Godel was also working on a revision of Anselm’s ontological proof for God. He phrased his revision of Leibniz’s version of the ontological proof in logical notation. To quote again from the article: “I (Goldman) doubt Godel believed he had found the ultimate and irrefutable proof of the existence of God. His deep interest in the ontological proof, rather was one facet of his commitment to defend Leibniz’ theism against the new Spinozans of mathematics and physics.” (emphasis added).
Worth reading, particularly for those open-minded agnostics/atheists with a mathematical background/interest.
Anselm.
 
My proof of God the Father, is found in the amount of order upon Earth. And then how refined the order is. Allowing humanity to survive here upon it.
 
The title for this thread is from an article by David P. Goldman in the August issue of First Things. It’s about the religious beliefs of Kurt Godel, the most famous and probably the greatest mathematician of the 20th century, whose “incompleteness theorem” showed that algorithms will never replace intuition, i.e. it will be impossible to construct thinking machines from hardware/software. Here’s a link to the article:
faqs.org/periodicals/201008/2080027241.html
I’ll quote from the article: “But Gödel’s God is not the well-behaved deity of the old natural theology, or the happy harmonizer of the intelligent-design subculture. Gödel’s God hides his countenance and can be glimpsed only in paradox and intuition. God is not an abstraction but “can act as a person,” as Gödel once wrote, confronting those who seek him with paradox, uplifting man through glorious insights while guarding his infinitude from human grasp. Gödel’s investigations in number theory and general relativity suggest a similar theological result: that God cannot be reduced to a mere principle of the natural world.” How great!
Godel was also working on a revision of Anselm’s ontological proof for God. He phrased his revision of Leibniz’s version of the ontological proof in logical notation. To quote again from the article: “I (Goldman) doubt Godel believed he had found the ultimate and irrefutable proof of the existence of God. His deep interest in the ontological proof, rather was one facet of his commitment to defend Leibniz’ theism against the new Spinozans of mathematics and physics.” (emphasis added).
Worth reading, particularly for those open-minded agnostics/atheists with a mathematical background/interest.
Anselm.
Just a quick correction – maybe it was something mistyped by you? Gödel incompleteness is not problematic for artificial intelligence or thinking machines at all. Douglas Hofstadter’s Gödel, Escher, Bach has a good, deep section or two on just that mistake.
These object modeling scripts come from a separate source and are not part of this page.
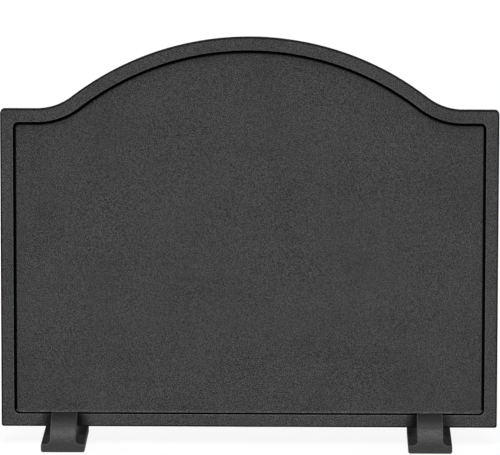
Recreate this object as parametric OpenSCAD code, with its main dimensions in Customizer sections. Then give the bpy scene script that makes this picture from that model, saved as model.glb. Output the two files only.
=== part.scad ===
// Fireback: an arched cast-iron plate that stands in two slotted cast feet.
// Units are millimetres. The origin is on the hearth, under the middle of the
// plate: +X runs along its width, +Y to the back and +Z up.

/* [Plate] */
// Width of the plate
plate_w = 610; // [580:1:680]
// Height of the square shoulders above the plate's lower edge
shoulder_h = 394; // [340:1:450]
// Rise of the arch above the shoulders
arch_rise = 89; // [80:1:95]
// Radius of the arch
arch_r = 356; // [330:1:380]
// Radius of the hollow curve that joins a shoulder to the arch
hollow_r = 70; // [50:1:80]
// Thickness of the plate at its rim
plate_t = 14; // [12:0.5:18]
// Radius of the plate's two upper corners
upper_corner_r = 5.5; // [2:0.5:12]
// Radius of the plate's two lower corners
lower_corner_r = 3; // [1:0.5:12]
// Width of the raised rim
rim_w = 16.5; // [12:0.5:24]
// Depth of the flat panel below the rim
recess_d = 5; // [3:0.5:7]
// Radius of the panel's four corners
panel_corner_r = 6; // [2:0.5:15]

/* [Feet] */
// Length of a foot from front to back
foot_l = 125; // [110:1:150]
// Width of a foot's sole
sole_w = 54; // [48:1:70]
// Thickness of the sole
sole_t = 10; // [8:0.5:12]
// Radius along the sole's two upper edges
sole_upper_r = 1; // [0.5:0.1:2]
// Radius along the sole's two lower edges
sole_lower_r = 2.5; // [1:0.1:4]
// Width of the web that holds the plate
web_w = 31.5; // [26:0.5:38]
// Height of the web's crown above the hearth
web_h = 40; // [36:0.5:46]
// Radius of the web's rounded nose, over the toe and over the heel
nose_r = 22; // [18:0.5:25]
// Radius of the fillets where the web runs into the sole
web_fillet_r = 5; // [2:0.5:6]
// Distance from the plate's left side to the middle of the left foot
left_foot_inset = 78; // [50:1:150]
// Distance from the plate's right side to the middle of the right foot
right_foot_inset = 83; // [50:1:150]

/* [Slot] */
// Height of the slot's floor above the hearth, where the plate sits
seat_h = 21.5; // [18:0.5:26]
// Gap between the plate and each wall of the slot
slot_gap = 0.8; // [0.4:0.1:2]

/* [Hidden] */
$fn = 96;
// Facets of the arch's full circle
arch_fn = 360;
// How far joined shapes run into each other, and cuts run past a face
bite = 1;
// Depth by which two arcs cross where they run smoothly into each other
hair = 0.005;
// Matt black finish of the castings
iron_black = "#404040";

// The plate is drawn from the front: x across, y up from its lower edge and
// z from its flat back to the front of its rim.

// Height of the arch's centre, on the plate's middle line
arch_y = shoulder_h + arch_rise - arch_r;
// Each hollow's centre: its circle touches the shoulder line and the arch
hollow_y = shoulder_h + hollow_r;
hollow_x = sqrt(pow(arch_r + hollow_r, 2) - pow(hollow_y - arch_y, 2));
// Half of the angle that the arch spans
arch_half = asin(hollow_x / (arch_r + hollow_r));

// The outline's square part, with rounded corners
module square_field(half_w, low_y, high_y, upper_r, lower_r) {
    translate([-half_w, low_y + lower_r])
        square([2 * half_w, high_y - upper_r - low_y - lower_r]);
    translate([-half_w + upper_r, high_y - upper_r])
        square([2 * (half_w - upper_r), upper_r]);
    translate([-half_w + lower_r, low_y])
        square([2 * (half_w - lower_r), lower_r]);
    for (side = [-1, 1]) {
        translate([side * (half_w - upper_r), high_y - upper_r])
            circle(r = upper_r);
        translate([side * (half_w - lower_r), low_y + lower_r])
            circle(r = lower_r);
    }
}

// The crest above the shoulders: the arch with a hollow on each side. Each
// hollow is cut a hair deep, so that it crosses the curves that it runs into.
module crest(shoulder_y, arch_in, hollow_out) {
    meet_x = arch_in * sin(arch_half);
    meet_y = arch_y + arch_in * cos(arch_half);
    difference() {
        polygon([
            [-hollow_x, shoulder_y - bite],
            [hollow_x, shoulder_y - bite],
            [hollow_x, shoulder_y],
            [meet_x, meet_y],
            [-meet_x, meet_y],
            [-hollow_x, shoulder_y]
        ]);
        for (side = [-1, 1])
            translate([side * hollow_x, hollow_y])
                circle(r = hollow_out + hair);
    }
    intersection() {
        translate([0, arch_y])
            circle(r = arch_in, $fn = arch_fn);
        translate([-hollow_x, shoulder_y - bite])
            square([2 * hollow_x, arch_rise + bite]);
    }
}

// The plate's outline, moved inwards by inset all the way round
module plate_outline(inset, upper_r, lower_r) {
    square_field(plate_w / 2 - inset, inset, shoulder_h - inset, upper_r, lower_r);
    crest(shoulder_h - inset, arch_r - inset, hollow_r + inset);
}

module fireback_plate() {
    color(iron_black)
        translate([0, plate_t / 2, seat_h])
            rotate([90, 0, 0])
                difference() {
                    linear_extrude(height = plate_t)
                        plate_outline(0, upper_corner_r, lower_corner_r);
                    translate([0, 0, plate_t - recess_d])
                        linear_extrude(height = recess_d + bite)
                            plate_outline(rim_w, panel_corner_r, panel_corner_r);
                }
}

// Radius of the web's crown, which runs smoothly into both noses
nose_y = foot_l / 2 - nose_r;
crown_rise = web_h - sole_t;
crown_r = (pow(nose_y, 2) + pow(crown_rise, 2) - pow(nose_r, 2)) / (2 * (crown_rise - nose_r));
// Angle from upright at which the crown meets a nose
crown_half = asin(nose_y / (crown_r - nose_r));

// Section of a foot as seen from the front: a web on a wider sole
module foot_section() {
    flat_half = sole_w / 2 - sole_upper_r;
    translate([-flat_half, sole_lower_r])
        square([2 * flat_half, sole_t - sole_lower_r]);
    translate([-sole_w / 2, sole_lower_r])
        square([sole_w, sole_t - sole_lower_r - sole_upper_r]);
    translate([-sole_w / 2 + sole_lower_r, 0])
        square([sole_w - 2 * sole_lower_r, sole_lower_r + bite]);
    for (side = [-1, 1]) {
        translate([side * flat_half, sole_t - sole_upper_r])
            circle(r = sole_upper_r);
        translate([side * (sole_w / 2 - sole_lower_r), sole_lower_r])
            circle(r = sole_lower_r);
    }
    translate([-web_w / 2, 0])
        square([web_w, web_h]);
    difference() {
        translate([-web_w / 2 - web_fillet_r, sole_t - bite])
            square([web_w + 2 * web_fillet_r, web_fillet_r + bite]);
        for (side = [-1, 1])
            translate([side * (web_w / 2 + web_fillet_r), sole_t + web_fillet_r])
                circle(r = web_fillet_r);
    }
}

// Profile of a foot as seen from its side: a low arch over a flat sole. The
// core under the arch stays a little inside the curves.
module foot_profile() {
    meet_y = crown_r * sin(crown_half);
    meet_z = web_h - crown_r * (1 - cos(crown_half));
    core_y = meet_y - bite * sin(crown_half);
    core_z = meet_z - bite * cos(crown_half);
    translate([-foot_l / 2, 0])
        square([foot_l, sole_t]);
    polygon([
        [-nose_y, sole_t - bite],
        [nose_y, sole_t - bite],
        [core_y, core_z],
        [-core_y, core_z]
    ]);
    for (side = [-1, 1])
        translate([side * nose_y, sole_t])
            circle(r = nose_r);
    intersection() {
        translate([0, web_h - crown_r])
            circle(r = crown_r - hair, $fn = arch_fn);
        translate([-meet_y, meet_z - bite])
            square([2 * meet_y, web_h]);
    }
}

// One foot, standing across the plate's middle plane
module foot() {
    slot_w = plate_t + 2 * slot_gap;
    difference() {
        intersection() {
            translate([0, foot_l / 2, 0])
                rotate([90, 0, 0])
                    linear_extrude(height = foot_l)
                        foot_section();
            translate([-sole_w / 2, 0, 0])
                rotate([90, 0, 90])
                    linear_extrude(height = sole_w)
                        foot_profile();
        }
        translate([-sole_w / 2, -slot_w / 2, seat_h])
            cube([sole_w, slot_w, web_h]);
    }
}

module left_foot() {
    color(iron_black)
        translate([-plate_w / 2 + left_foot_inset, 0, 0])
            foot();
}

module right_foot() {
    color(iron_black)
        translate([plate_w / 2 - right_foot_inset, 0, 0])
            foot();
}

fireback_plate();
left_foot();
right_foot();
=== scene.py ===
# %% [markdown]
# # A cast-iron fireback that stands in two slotted feet
# A fireback is a heavy iron plate at the back of a hearth. It shields the wall and gives the
# fire's heat back to the room. This one has an arched top, a raised rim round a sunk panel,
# and two low feet. Each foot has a slot across it, and the plate simply stands in both slots.
# All three pieces are sand castings under matt black stove paint, so there is no bolt or
# hinge to model. What makes them look real is the soft edge on every corner, the draft on
# every wall, the fillets, and the grain that the sand leaves in the iron.

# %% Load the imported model, which fixes every size and place
import math

import bmesh
import bpy
import numpy as np
from mathutils import Euler, Matrix, Vector
from mathutils.geometry import delaunay_2d_cdt
from mathutils.kdtree import KDTree


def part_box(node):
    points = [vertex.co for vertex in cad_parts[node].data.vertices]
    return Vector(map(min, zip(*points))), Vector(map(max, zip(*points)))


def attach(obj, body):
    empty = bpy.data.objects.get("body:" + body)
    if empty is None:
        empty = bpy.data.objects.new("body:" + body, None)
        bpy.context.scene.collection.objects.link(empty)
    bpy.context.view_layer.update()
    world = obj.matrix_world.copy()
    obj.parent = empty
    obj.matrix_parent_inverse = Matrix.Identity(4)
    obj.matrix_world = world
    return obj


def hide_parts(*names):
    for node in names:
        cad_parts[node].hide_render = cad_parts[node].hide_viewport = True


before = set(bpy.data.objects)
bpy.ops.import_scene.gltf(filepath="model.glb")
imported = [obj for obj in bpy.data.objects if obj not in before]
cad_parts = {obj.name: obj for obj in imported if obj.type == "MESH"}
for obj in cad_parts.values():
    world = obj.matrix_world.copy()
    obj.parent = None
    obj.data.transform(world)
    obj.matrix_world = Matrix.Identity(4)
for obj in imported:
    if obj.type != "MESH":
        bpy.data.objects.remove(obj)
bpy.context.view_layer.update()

# %% Millimetres, colours and a helper for nodes
MM = 0.001


def linear(hex_colour):
    """The linear colour that a socket expects, from an sRGB hex value."""
    channels = [int(hex_colour[i:i + 2], 16) / 255 for i in (1, 3, 5)]
    low = [c / 12.92 for c in channels]
    high = [((c + 0.055) / 1.055) ** 2.4 for c in channels]
    return (*[a if c <= 0.04045 else b for c, a, b in zip(channels, low, high)], 1.0)


def add_node(tree, kind, settings=(), inputs=()):
    """Adds a node, sets its properties, and gives its inputs a value or a link."""
    node = tree.nodes.new(kind)
    for name, value in dict(settings).items():
        setattr(node, name, value)
    for key, value in dict(inputs).items():
        if isinstance(value, bpy.types.NodeSocket):
            tree.links.new(value, node.inputs[key])
        else:
            node.inputs[key].default_value = value
    return node


print("#404040 is", round(linear("#404040")[0], 4), "in linear light")

# %% [markdown]
# ## The paint
# Stove paint is a dull black film over the skin that the moulding sand left in the iron. One
# flat black would look like plastic: on real castings the light breaks up into small dark and
# pale flecks. So one noise, as fine as the grain, drives the colour, the gloss and the relief
# together, and a broad noise shifts the tone a little from place to place. Painting maps by
# hand would take long and fit one size only. Two marks can lie over the paint: a painted
# highlight on edges that stand proud, and painted shade, a black that also dulls the paint, in
# fillets, on level faces and on the rim beside the webs. Each is a number from 0 to 1 that the
# pieces carry at every point of their mesh.

# %% The sand's grain, and patches of lighter and darker paint
relief_low = 0.34
relief_high = 0.66
patch_size = 70 * MM
patch_share = 0.3


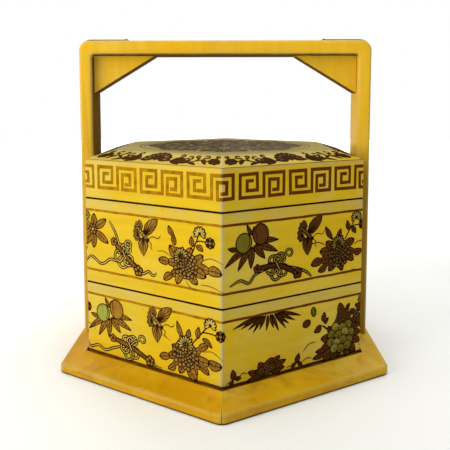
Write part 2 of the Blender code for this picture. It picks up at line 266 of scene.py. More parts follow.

IIRC, it was Lucas who pioneered that goof, but it was identified long ago. The problem is the classic bugaboo – presuming one’s conclusion. Lucas supposed that the mind was complete, a direct negation Gödel’s discovery! Gödel’s work laid to waste Bertrand Russell’s dreams of a “complete math”, but in so doing, it also delivered the coup de grace to the notion that the mind as a logical system is any better, or any more complete. The mind, demonstrably, acts as a consistent formal system (e.g., “true” and “false” are consistently exclusive), and thus is subject to the Gödel’s limitations – a machine has as much claim of superiority over the mind in this regard as vice versa.

If one presumes upfront that the mind is ineffable, non-formal, magical, then one doesn’t need to bother with Gödel (who discredits the idea anyway) – it is presumed!

I realize your main point was something else, there, but somewhere along the line, someone got way confused about Gödel, minds, and machines.

-TS
 
Just a quick correction – maybe it was something mistyped by you? Gödel incompleteness is not problematic for artificial intelligence or thinking machines at all. Douglas Hofstadter’s Gödel, Escher, Bach has a good, deep section or two on just that mistake.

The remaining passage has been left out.